**SET TASK:** Present every line in which the string "body" appears.

**INPUT FOR THIS TASK:**
* * *

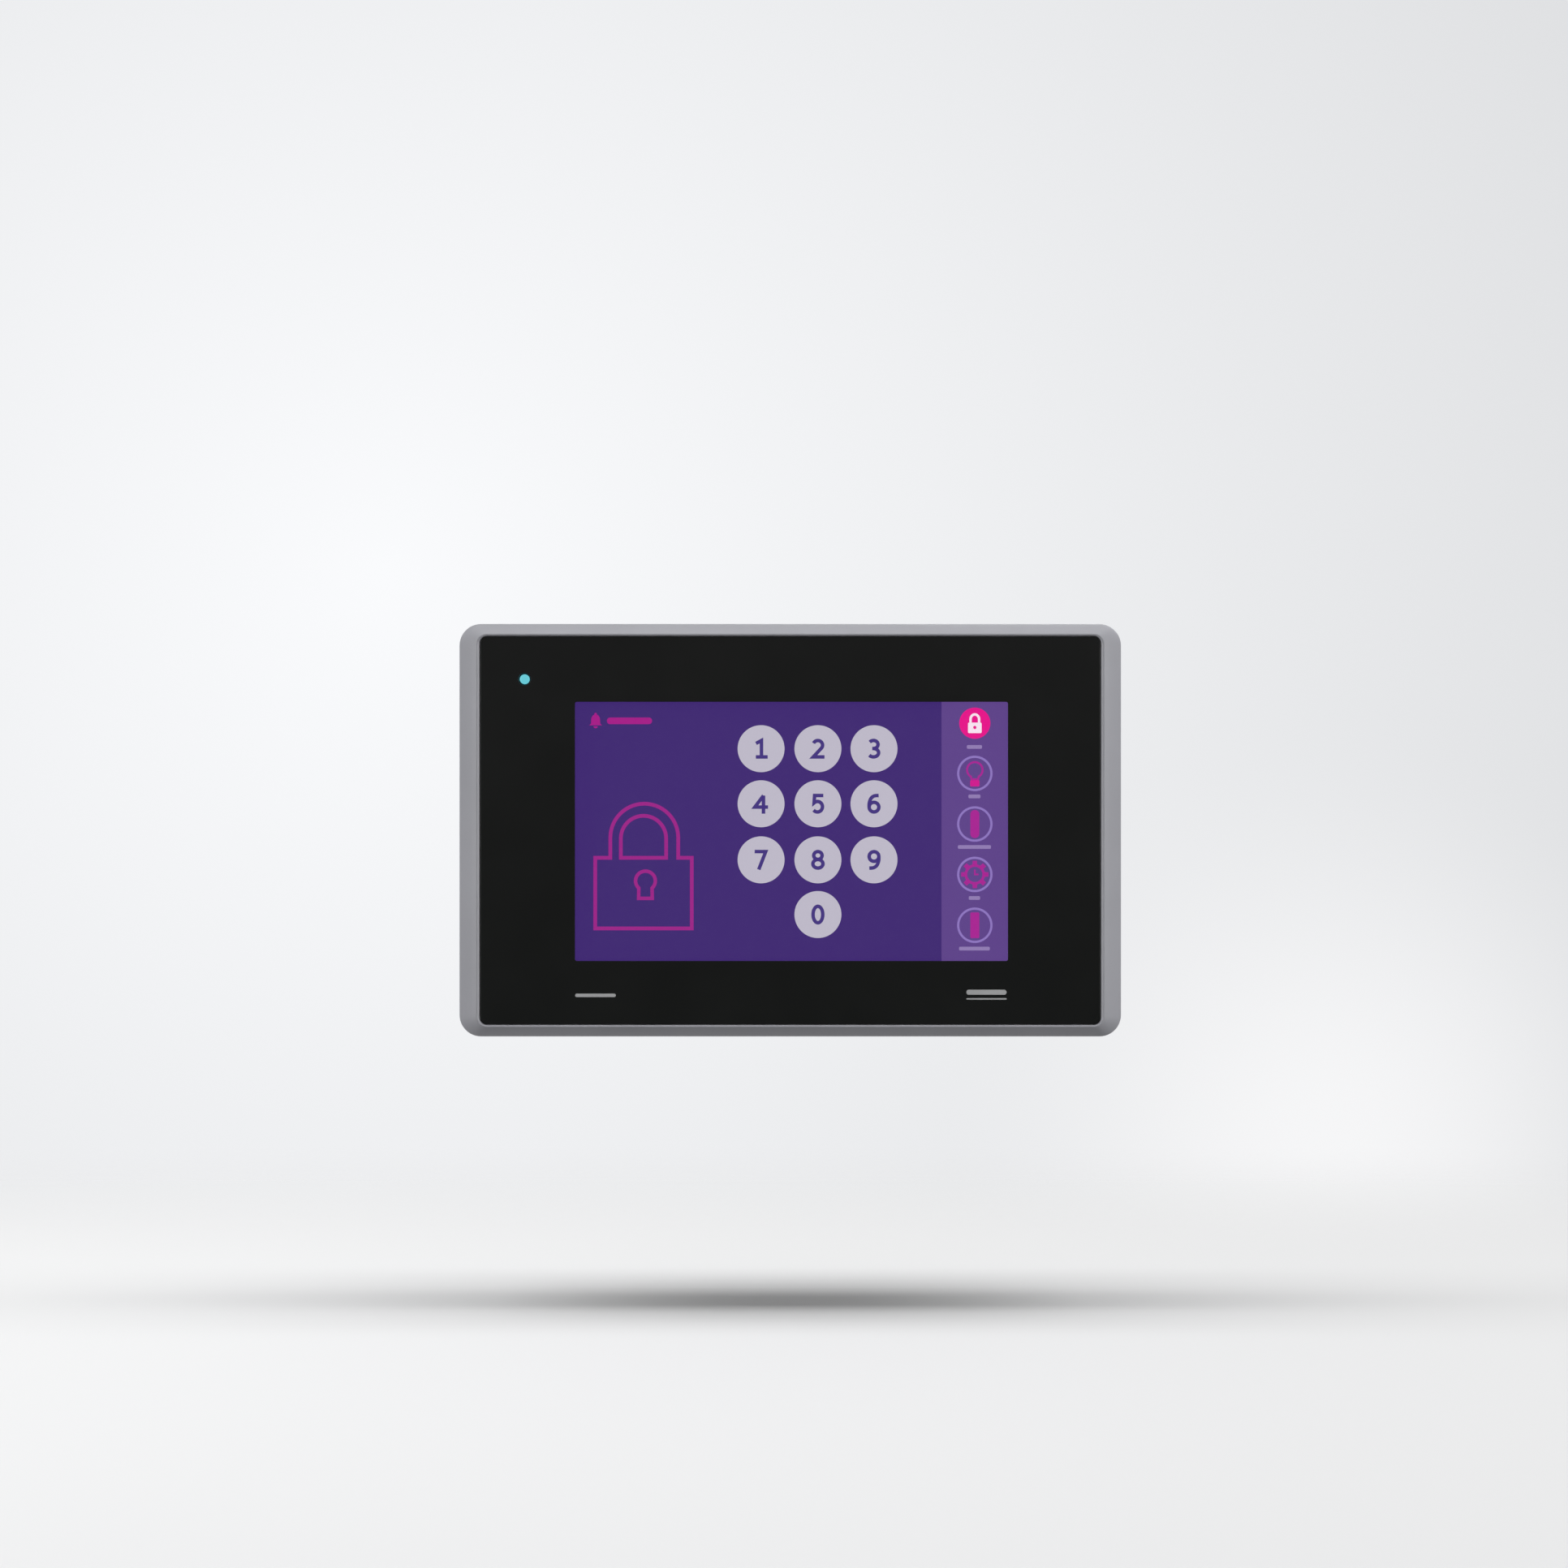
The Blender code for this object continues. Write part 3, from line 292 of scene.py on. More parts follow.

* * *

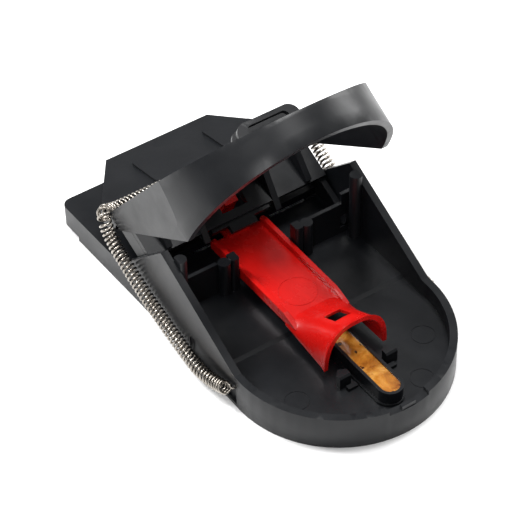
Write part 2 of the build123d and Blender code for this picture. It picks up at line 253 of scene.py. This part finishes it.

* * *

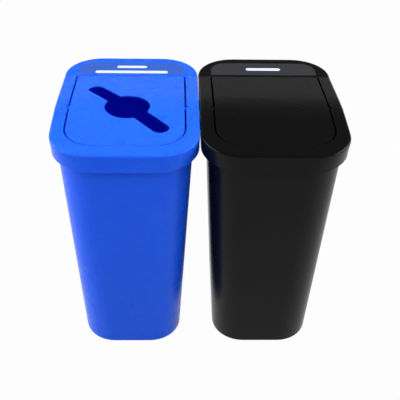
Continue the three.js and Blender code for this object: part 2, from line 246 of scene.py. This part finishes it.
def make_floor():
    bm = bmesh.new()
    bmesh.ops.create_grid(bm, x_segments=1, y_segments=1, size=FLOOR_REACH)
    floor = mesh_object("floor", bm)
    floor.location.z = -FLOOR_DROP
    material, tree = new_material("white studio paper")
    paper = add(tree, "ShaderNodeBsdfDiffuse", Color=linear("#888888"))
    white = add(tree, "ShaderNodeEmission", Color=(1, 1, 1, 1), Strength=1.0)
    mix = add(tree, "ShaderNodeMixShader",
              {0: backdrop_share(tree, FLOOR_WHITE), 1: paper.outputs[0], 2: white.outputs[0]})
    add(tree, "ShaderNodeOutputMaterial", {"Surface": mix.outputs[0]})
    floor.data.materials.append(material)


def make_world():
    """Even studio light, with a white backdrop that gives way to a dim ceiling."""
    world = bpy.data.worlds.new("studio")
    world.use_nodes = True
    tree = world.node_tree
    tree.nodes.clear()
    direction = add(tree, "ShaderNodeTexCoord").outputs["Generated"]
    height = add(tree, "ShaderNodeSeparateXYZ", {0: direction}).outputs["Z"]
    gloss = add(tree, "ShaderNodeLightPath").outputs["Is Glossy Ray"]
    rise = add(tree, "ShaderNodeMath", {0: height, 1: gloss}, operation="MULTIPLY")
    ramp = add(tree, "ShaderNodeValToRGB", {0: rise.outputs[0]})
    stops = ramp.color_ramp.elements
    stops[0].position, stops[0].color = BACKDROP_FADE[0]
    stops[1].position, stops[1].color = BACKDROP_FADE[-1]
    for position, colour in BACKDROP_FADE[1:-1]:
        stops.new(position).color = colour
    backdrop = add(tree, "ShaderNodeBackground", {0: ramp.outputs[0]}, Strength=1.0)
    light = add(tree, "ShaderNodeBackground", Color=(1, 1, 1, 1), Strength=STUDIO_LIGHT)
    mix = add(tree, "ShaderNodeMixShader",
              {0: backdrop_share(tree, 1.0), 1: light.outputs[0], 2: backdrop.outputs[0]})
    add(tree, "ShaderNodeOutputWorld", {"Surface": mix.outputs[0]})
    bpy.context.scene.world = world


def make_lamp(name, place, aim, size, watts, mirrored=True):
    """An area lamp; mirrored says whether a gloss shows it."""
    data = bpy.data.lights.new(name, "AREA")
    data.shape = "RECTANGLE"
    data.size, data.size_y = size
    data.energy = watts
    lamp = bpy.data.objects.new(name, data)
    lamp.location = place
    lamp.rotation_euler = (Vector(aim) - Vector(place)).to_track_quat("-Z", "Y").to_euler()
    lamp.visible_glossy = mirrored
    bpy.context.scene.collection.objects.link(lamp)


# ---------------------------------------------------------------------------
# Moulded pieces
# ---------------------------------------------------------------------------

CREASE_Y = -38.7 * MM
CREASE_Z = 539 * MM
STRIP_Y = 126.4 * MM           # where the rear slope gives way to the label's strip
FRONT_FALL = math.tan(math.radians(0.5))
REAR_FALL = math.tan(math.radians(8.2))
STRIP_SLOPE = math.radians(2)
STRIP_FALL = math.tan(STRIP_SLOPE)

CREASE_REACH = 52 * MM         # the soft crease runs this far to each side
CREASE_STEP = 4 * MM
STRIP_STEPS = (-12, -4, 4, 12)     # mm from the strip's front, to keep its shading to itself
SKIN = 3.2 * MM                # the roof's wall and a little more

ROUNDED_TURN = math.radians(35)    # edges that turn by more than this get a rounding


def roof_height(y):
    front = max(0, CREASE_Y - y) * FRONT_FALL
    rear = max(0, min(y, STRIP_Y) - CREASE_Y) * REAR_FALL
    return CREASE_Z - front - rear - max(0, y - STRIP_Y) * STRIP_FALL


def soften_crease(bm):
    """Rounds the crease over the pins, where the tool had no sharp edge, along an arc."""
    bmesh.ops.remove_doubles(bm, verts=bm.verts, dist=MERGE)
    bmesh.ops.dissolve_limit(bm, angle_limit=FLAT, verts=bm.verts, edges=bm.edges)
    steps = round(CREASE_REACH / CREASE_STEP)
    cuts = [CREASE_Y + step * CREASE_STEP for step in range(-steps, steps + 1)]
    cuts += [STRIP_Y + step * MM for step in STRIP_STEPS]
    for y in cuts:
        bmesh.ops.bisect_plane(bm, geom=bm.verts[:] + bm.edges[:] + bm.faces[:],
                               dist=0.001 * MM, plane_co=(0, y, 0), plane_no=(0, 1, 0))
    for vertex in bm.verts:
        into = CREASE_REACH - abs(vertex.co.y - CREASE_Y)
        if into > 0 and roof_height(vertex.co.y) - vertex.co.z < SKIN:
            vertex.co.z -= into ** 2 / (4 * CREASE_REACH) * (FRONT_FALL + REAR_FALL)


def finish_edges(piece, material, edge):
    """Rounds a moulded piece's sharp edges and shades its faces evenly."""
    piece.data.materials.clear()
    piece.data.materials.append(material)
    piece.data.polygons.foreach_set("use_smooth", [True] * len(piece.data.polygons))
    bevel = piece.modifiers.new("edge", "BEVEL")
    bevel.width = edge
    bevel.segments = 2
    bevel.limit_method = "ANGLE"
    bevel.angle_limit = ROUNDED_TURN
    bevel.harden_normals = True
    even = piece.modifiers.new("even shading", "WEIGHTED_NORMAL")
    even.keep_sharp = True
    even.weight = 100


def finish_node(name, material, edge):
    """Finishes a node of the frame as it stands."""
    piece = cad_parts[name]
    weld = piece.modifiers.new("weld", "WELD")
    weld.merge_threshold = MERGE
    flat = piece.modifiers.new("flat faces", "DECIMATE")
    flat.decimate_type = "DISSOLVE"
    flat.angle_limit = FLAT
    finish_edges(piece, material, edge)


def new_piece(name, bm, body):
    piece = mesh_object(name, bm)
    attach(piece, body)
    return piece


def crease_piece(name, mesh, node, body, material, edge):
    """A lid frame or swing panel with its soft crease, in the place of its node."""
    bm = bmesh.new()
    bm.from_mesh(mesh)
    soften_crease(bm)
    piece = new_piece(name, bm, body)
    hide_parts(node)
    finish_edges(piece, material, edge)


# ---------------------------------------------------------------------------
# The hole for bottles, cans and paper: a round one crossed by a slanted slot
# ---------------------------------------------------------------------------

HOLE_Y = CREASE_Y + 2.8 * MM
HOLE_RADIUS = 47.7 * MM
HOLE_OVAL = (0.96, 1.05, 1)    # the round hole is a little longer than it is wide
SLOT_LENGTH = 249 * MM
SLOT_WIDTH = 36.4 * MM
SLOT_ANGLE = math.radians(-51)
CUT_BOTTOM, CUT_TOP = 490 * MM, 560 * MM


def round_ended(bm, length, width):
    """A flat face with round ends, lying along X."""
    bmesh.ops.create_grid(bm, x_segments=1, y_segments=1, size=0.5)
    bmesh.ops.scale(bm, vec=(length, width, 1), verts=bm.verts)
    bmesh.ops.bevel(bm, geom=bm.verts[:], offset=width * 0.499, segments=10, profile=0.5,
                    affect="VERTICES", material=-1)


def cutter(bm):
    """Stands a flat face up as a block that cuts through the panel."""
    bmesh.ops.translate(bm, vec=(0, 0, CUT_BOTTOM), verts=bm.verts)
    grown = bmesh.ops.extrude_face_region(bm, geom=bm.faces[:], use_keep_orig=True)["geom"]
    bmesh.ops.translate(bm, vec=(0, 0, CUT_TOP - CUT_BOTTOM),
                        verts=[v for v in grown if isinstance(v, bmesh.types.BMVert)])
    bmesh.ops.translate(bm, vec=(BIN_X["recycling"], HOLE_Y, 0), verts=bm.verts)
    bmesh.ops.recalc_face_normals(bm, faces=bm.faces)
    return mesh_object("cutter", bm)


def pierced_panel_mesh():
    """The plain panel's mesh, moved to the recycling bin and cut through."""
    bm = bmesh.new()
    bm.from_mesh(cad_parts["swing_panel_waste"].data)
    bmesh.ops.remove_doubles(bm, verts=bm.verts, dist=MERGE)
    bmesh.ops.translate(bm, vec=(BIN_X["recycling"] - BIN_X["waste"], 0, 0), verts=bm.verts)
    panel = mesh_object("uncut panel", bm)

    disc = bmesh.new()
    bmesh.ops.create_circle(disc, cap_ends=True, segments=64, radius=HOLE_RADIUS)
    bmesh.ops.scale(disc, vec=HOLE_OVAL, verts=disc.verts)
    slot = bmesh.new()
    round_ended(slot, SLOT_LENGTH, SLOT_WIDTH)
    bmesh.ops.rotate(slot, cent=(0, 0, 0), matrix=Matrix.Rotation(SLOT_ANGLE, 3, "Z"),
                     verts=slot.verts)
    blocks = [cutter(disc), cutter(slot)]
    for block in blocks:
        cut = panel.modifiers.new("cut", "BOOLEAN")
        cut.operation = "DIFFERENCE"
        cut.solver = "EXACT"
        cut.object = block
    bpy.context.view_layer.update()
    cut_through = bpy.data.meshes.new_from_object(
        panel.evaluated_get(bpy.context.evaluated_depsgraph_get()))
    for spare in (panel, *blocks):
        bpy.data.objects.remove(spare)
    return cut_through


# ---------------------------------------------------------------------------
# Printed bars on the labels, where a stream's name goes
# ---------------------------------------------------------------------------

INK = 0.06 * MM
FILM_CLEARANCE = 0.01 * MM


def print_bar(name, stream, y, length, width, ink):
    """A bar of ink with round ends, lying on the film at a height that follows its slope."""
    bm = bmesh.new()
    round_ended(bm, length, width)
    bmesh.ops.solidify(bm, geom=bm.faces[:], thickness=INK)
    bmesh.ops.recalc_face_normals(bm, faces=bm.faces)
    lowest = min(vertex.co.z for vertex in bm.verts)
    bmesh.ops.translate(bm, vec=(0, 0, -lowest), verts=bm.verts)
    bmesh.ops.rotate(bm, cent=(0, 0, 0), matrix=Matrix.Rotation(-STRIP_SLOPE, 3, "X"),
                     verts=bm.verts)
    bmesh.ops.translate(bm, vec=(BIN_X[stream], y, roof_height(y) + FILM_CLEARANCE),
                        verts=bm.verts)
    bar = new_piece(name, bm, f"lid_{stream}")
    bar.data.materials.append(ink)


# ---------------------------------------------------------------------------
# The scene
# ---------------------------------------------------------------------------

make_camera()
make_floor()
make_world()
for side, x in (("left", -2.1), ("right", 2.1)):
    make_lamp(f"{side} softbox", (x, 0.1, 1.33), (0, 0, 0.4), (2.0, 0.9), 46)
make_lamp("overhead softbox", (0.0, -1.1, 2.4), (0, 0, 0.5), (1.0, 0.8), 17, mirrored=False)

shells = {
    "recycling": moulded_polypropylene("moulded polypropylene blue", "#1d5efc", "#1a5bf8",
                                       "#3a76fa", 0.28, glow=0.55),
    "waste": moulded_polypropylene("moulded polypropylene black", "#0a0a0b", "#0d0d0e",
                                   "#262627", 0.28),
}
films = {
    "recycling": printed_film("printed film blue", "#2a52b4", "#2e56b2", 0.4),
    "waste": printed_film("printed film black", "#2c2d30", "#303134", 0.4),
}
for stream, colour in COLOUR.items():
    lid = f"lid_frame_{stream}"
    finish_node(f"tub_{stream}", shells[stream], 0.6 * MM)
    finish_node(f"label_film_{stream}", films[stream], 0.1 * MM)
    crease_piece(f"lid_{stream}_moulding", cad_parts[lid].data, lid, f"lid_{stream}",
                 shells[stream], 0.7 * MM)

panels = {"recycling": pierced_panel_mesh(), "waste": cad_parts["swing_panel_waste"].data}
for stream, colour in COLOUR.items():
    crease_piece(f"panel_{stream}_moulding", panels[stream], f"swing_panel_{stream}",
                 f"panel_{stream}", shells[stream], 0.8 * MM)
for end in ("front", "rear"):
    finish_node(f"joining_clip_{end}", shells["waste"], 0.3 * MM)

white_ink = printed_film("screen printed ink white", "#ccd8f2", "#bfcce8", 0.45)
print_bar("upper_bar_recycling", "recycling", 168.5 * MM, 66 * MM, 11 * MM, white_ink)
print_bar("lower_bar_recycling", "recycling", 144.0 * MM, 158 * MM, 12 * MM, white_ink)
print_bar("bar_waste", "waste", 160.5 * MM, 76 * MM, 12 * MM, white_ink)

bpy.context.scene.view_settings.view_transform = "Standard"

* * *

**EXPECTED OUTPUT:**
def new_piece(name, bm, body):
    attach(piece, body)
def crease_piece(name, mesh, node, body, material, edge):
    piece = new_piece(name, bm, body)